The immortal Clint Eastwood put his own spin on the tried-and-true formula of the prestige-sport drama with this absolute tear-jerker about a scrappy underdog with a chip on her shoulders (Hilary Swank) who relentlessly works on her craft under the tutelage of a hard-as-nails boxing trainer (Eastwood, doing the same-old grimacing, gruff routine he’s accustomed us to in the past half-century).

Many considered the prolific actor-director’s big Oscar sweep for “Unforgiven” in 1992 to be the cherry on top of an illustrious career that now spans almost 70 years. Little did we know that not only would Eastwood come out on top again in the 2005 ceremony, but that he’d still be knocking it out of the park and reinventing himself at the spry young age of 93. Hats off, cowboy.

 

14. Nomadland (2020)

As the world reeled off a devastating global pandemic that would change the entertainment business as we know it, Oscar voters turned their gaze towards this minimalist post-recession-era takedown of the American Dream starring Frances McDormand as a jaded gig economy worker who hits the road and embarks on an impromptu van-dwelling journey throughout the Midwest.

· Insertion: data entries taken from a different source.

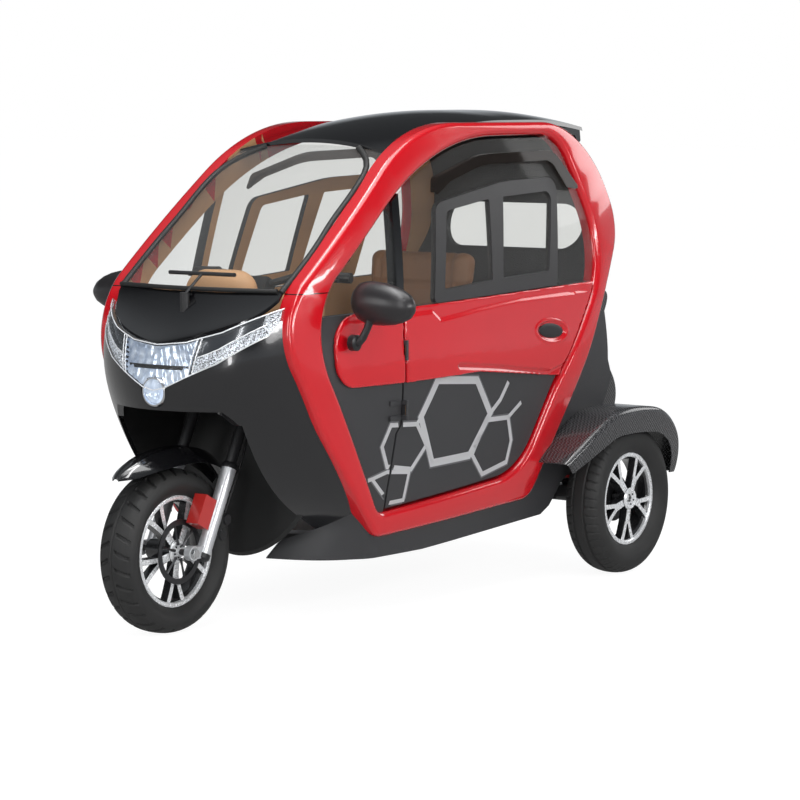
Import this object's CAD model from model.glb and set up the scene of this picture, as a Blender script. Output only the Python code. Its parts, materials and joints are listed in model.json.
import json
from math import atan2, cos, hypot, pi, radians, sin

import bmesh
import bpy
from mathutils import Matrix, Vector
from mathutils.bvhtree import BVHTree


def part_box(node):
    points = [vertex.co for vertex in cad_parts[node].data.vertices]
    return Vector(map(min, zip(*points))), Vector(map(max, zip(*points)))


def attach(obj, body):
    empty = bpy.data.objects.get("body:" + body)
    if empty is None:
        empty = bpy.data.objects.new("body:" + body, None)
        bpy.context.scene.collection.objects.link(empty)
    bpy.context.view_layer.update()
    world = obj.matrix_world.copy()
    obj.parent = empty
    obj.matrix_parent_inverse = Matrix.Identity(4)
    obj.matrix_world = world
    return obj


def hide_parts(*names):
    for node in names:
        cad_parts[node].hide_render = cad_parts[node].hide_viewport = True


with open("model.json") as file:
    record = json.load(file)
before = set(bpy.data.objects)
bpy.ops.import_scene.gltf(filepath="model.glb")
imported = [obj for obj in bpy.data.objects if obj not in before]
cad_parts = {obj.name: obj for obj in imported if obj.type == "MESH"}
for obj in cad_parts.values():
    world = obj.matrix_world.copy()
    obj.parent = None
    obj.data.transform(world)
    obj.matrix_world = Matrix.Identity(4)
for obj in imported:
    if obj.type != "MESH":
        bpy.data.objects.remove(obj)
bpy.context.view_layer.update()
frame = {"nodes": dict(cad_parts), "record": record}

# ---------------------------------------------------------------------------------------------
# Studio: a plain pale floor, a big soft light overhead, one beside the camera, a narrow one ahead
# of the nose that draws the long highlights on the lacquer, and a white surround.
# ---------------------------------------------------------------------------------------------
scene = bpy.context.scene
scene.view_settings.view_transform = "Standard"

middle = Vector((-0.2665, 0.0, 0.587))
eye_distance = 9.694
eye_turn, eye_rise = radians(35.95), radians(5.30)
eye = Vector((cos(eye_rise) * cos(eye_turn), cos(eye_rise) * sin(eye_turn), sin(eye_rise)))
camera_data = bpy.data.cameras.new("camera")
camera_data.lens = 135
camera_data.sensor_width = 36
camera = bpy.data.objects.new("camera", camera_data)
scene.collection.objects.link(camera)
camera.location = Vector((middle.x, middle.y, 0.70)) + eye * eye_distance
camera.rotation_euler = (middle - camera.location).to_track_quat("-Z", "Y").to_euler()
scene.camera = camera


def soft_lamp(name, place, aim, width, height, power):
    data = bpy.data.lights.new(name, "AREA")
    data.shape = "RECTANGLE"
    data.size, data.size_y = width, height
    data.energy = power
    lamp = bpy.data.objects.new(name, data)
    scene.collection.objects.link(lamp)
    lamp.location = place
    lamp.rotation_euler = (Vector(aim) - Vector(place)).to_track_quat("-Z", "Y").to_euler()


soft_lamp("overhead", (0.2, 0.6, 4.2), (-0.2, 0.0, 0.6), 3.4, 2.2, 85)
soft_lamp("side", (1.6, 5.0, 2.4), (-0.2, 0.0, 0.7), 3.0, 1.6, 62)
soft_lamp("nose", (5.2, -1.2, 2.2), (0.6, 0.0, 0.7), 1.4, 2.2, 42)
soft_lamp("tail", (-4.6, 1.6, 2.6), (-0.6, 0.0, 0.8), 2.2, 1.6, 30)
soft_lamp("long_strip", (0.2, 3.4, 1.75), (-0.1, 0.0, 0.75), 4.6, 0.16, 34)
soft_lamp("nose_strip", (3.6, 1.5, 2.0), (0.8, 0.0, 0.8), 0.22, 2.6, 26)
soft_lamp("roof_strip", (0.9, 0.5, 3.4), (0.2, 0.0, 1.2), 0.3, 3.4, 34)


class Field:
    """A value that changes over a surface. Arithmetic on it adds Math nodes."""

    def __init__(self, finish, socket):
        self.finish = finish
        self.socket = socket

    def math(self, operation, *values):
        return self.finish.add("ShaderNodeMath", {"operation": operation}, dict(enumerate(values)))

    def __add__(self, other):
        return self.math("ADD", self, other)

    def __radd__(self, other):
        return self.math("ADD", other, self)

    def __sub__(self, other):
        return self.math("SUBTRACT", self, other)

    def __rsub__(self, other):
        return self.math("SUBTRACT", other, self)

    def __mul__(self, other):
        return self.math("MULTIPLY", self, other)

    def __rmul__(self, other):
        return self.math("MULTIPLY", other, self)

    def __gt__(self, other):
        return self.math("GREATER_THAN", self, other)

    def __lt__(self, other):
        return self.math("LESS_THAN", self, other)

    def __abs__(self):
        return self.math("ABSOLUTE", self)

    def clipped(self):
        return self.finish.add("ShaderNodeClamp", {}, {0: self})


class Finish:
    """A procedural material that reads Object coordinates."""

    def __init__(self, name):
        self.material = bpy.data.materials.new(name)
        self.material.use_nodes = True
        self.tree = self.material.node_tree
        self.tree.nodes.clear()
        self.place = self.add("ShaderNodeTexCoord", out="Object")

    def add(self, kind, settings=None, sockets=None, out=0):
        node = self.tree.nodes.new(kind)
        for key, value in (settings or {}).items():
            if key == "stops":
                ramp = node.color_ramp
                for stop, (position, shade) in enumerate(value):
                    mark = ramp.elements[stop] if stop < 2 else ramp.elements.new(position)
                    mark.position = position
                    mark.color = (shade, shade, shade, 1)
            else:
                setattr(node, key, value)
        for key, value in (sockets or {}).items():
            if isinstance(value, Field):
                self.tree.links.new(value.socket, node.inputs[key])
            elif isinstance(value, tuple) and node.inputs[key].type == "RGBA":
                node.inputs[key].default_value = value + (1,)
            else:
                node.inputs[key].default_value = value
        return Field(self, node.outputs[out])

    def noise(self, scale, detail=2.0, stretch=(1, 1, 1)):
        where = self.add("ShaderNodeMapping", {}, {0: self.place, "Scale": stretch})
        return self.add("ShaderNodeTexNoise", {}, {"Vector": where, "Scale": scale, "Detail": detail})

    def cells(self, scale, out="Distance", stretch=(1, 1, 1)):
        where = self.add("ShaderNodeMapping", {}, {0: self.place, "Scale": stretch})
        return self.add("ShaderNodeTexVoronoi", {}, {"Vector": where, "Scale": scale}, out)

    def along(self, axis):
        return self.add("ShaderNodeSeparateXYZ", {}, {0: self.place}, out="XYZ".index(axis))

    def ramp(self, field, *stops):
        return self.add("ShaderNodeValToRGB", {"stops": stops}, {0: field})

    def mix(self, factor, first, second):
        return self.add("ShaderNodeMix", {"data_type": "RGBA"}, {0: factor, 6: first, 7: second}, out=2)

    def bump(self, height, depth, under=None):
        sockets = {"Strength": 1.0, "Distance": depth, "Height": height}
        if under is not None:
            sockets["Normal"] = under
        return self.add("ShaderNodeBump", {}, sockets)

    def shader(self, **sockets):
        names = {"base": "Base Color", "roughness": "Roughness", "metallic": "Metallic", "coat": "Coat Weight",
                 "coat_roughness": "Coat Roughness", "alpha": "Alpha", "normal": "Normal", "glow": "Emission Color",
                 "glow_strength": "Emission Strength", "ior": "IOR"}
        return self.add("ShaderNodeBsdfPrincipled", {}, {names[key]: value for key, value in sockets.items()})

    def done(self, shader):
        output = self.tree.nodes.new("ShaderNodeOutputMaterial")
        self.tree.links.new(shader.socket, output.inputs[0])
        return self.material


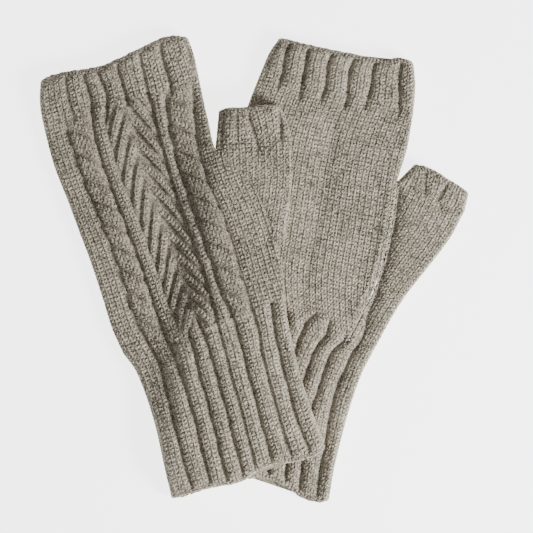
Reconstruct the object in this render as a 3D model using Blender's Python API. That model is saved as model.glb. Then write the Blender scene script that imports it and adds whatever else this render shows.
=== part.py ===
"""A pair of fingerless cable-knit mittens, laid flat with one lying partly on the other.

The left mitten lies back side up. Its right half is draped over the right mitten, which lies on its own back
with the plain palm up. Each mitten is a ribbed cuff, a back and a palm panel, a ribbed finger band, a thumb
with its gusset, and a ribbed thumb band. Lengths in the tables are in millimetres. Every piece is a wall of
knitted cloth: ribs and cables rise from its outer side and its inner side is plain. A flattened piece has an
upper and a lower run of cloth, joined round the folds at its edges.
"""
import math
from bisect import bisect_right
from collections import namedtuple

import bpy
import bmesh
from mathutils import Matrix, Vector

# Sizes in millimetres
MM = 0.001                 # metres in a millimetre
WALL = 2.0                 # thickness of the plain knitted cloth
INNER_GAP = 0.6            # hollow between the upper and lower cloth of a flattened panel
SEAM = 0.3                 # gap between neighbouring pieces
FOLD = WALL + INNER_GAP / 2    # outer radius of a folded panel edge
HALF = FOLD + SEAM / 2     # half the thickness of a flattened mitten
RIB_HEIGHT = 1.2           # rise of a rib of the cuffs and bands
ROPE_HEIGHT = 1.5          # rise of a rope cable
CHEVRON_HEIGHT = 1.4       # rise of the stacked chevron cables
BAR_HEIGHT = 1.0           # rise of the straight ribs between the cables
PITCH = 12.3               # length of one cable crossing along the hand
STRAND_SPAN = 1.4          # crossings that one strand passes on its way across its cable
PHASES = 5                 # cross sections in each cable crossing
PALM_TROUGH = 0.6          # depth of the soft trough down the right palm
RELIEF_FADE = 4.0          # length over which ribs and cables rise at the end of a piece
END_ROUND = 2.4            # radius of the corners at a hem or band edge
END_ROLL = 0.5             # thinning of the cloth right at a hem or band edge
BOW_FADE = 16.0            # length over which the waves of a hem die out
BAND_OPENING = 0.9         # rise of the upper cloth in the middle of a slightly open mouth
DRAPE_RUN = 26.0           # distance over which the upper mitten comes down beside the lower one
DRAPE_MARGIN = 2.5         # distance round the lower mitten at which that descent starts
CLEARANCE = 0.3            # gap between the upper mitten and the one it lies on
FOLD_STEPS = 3             # facets in a quarter of a folded edge
FULL_FOLD = 90.0           # degrees of a folded edge, from the top face down to mid-height
SEAM_ROLL = 35.0           # degrees that a cut edge rolls down along the thumb seam

CUFF_TOP = 78.0            # distance from the hem to the top of the cuff
BAND_FOOT = 196.0          # distance from the hem to the foot of the finger band
BOX_CENTRE = (-0.065, 0.23)    # plan centre of the whole outline before it is moved to the origin

Course = namedtuple("Course", "name along left right")
Wave = namedtuple("Wave", "across offset")
Column = namedtuple("Column", "name kind start end cells height")
Folds = namedtuple("Folds", "left right")
Mitten = namedtuple("Mitten", "side cuff hand thumb height hem top tip band_grooves thumb_grooves hem_opening")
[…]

As a poignant portrait of life on the fringes, the harsh working conditions of blue-collar America, and a stark reminder of the human cost of the 2008 financial crisis, “Nomadland” isn’t as enlightening or pointed as Chloé Zhao might like to think. It’s in the quieter moments where the film truly soars, especially through dialogue-free scenes of introspection and the sweeping open vistas of the American heartland that make all our earthly problems seem both faraway and inconsequential in the grander scheme of things.

 

13. The Shape of Water (2017)

Though largely remembered in some quarters simply as the film “where Sally Hawkins gets laid by a fish-man”, Guillermo del Toro’s spell-binding fairy tale of Cold War-era espionage about a mute janitor getting more than she bargained for while doing night shifts at a secret government research lab is too layered, unpredictable, and wholly original to be reduced to a surface-level plot synopsis.

We like to think of “The Shape of Water” as the culmination of an entire career dedicated to thoroughly exploring the boundaries between reality and fantasy, in which otherworldly monsters and whimsical creatures merely serve as a cracked-mirror reflection of real horrors and mankind’s shortcomings. Not without flaws, sure, but a very watchable film.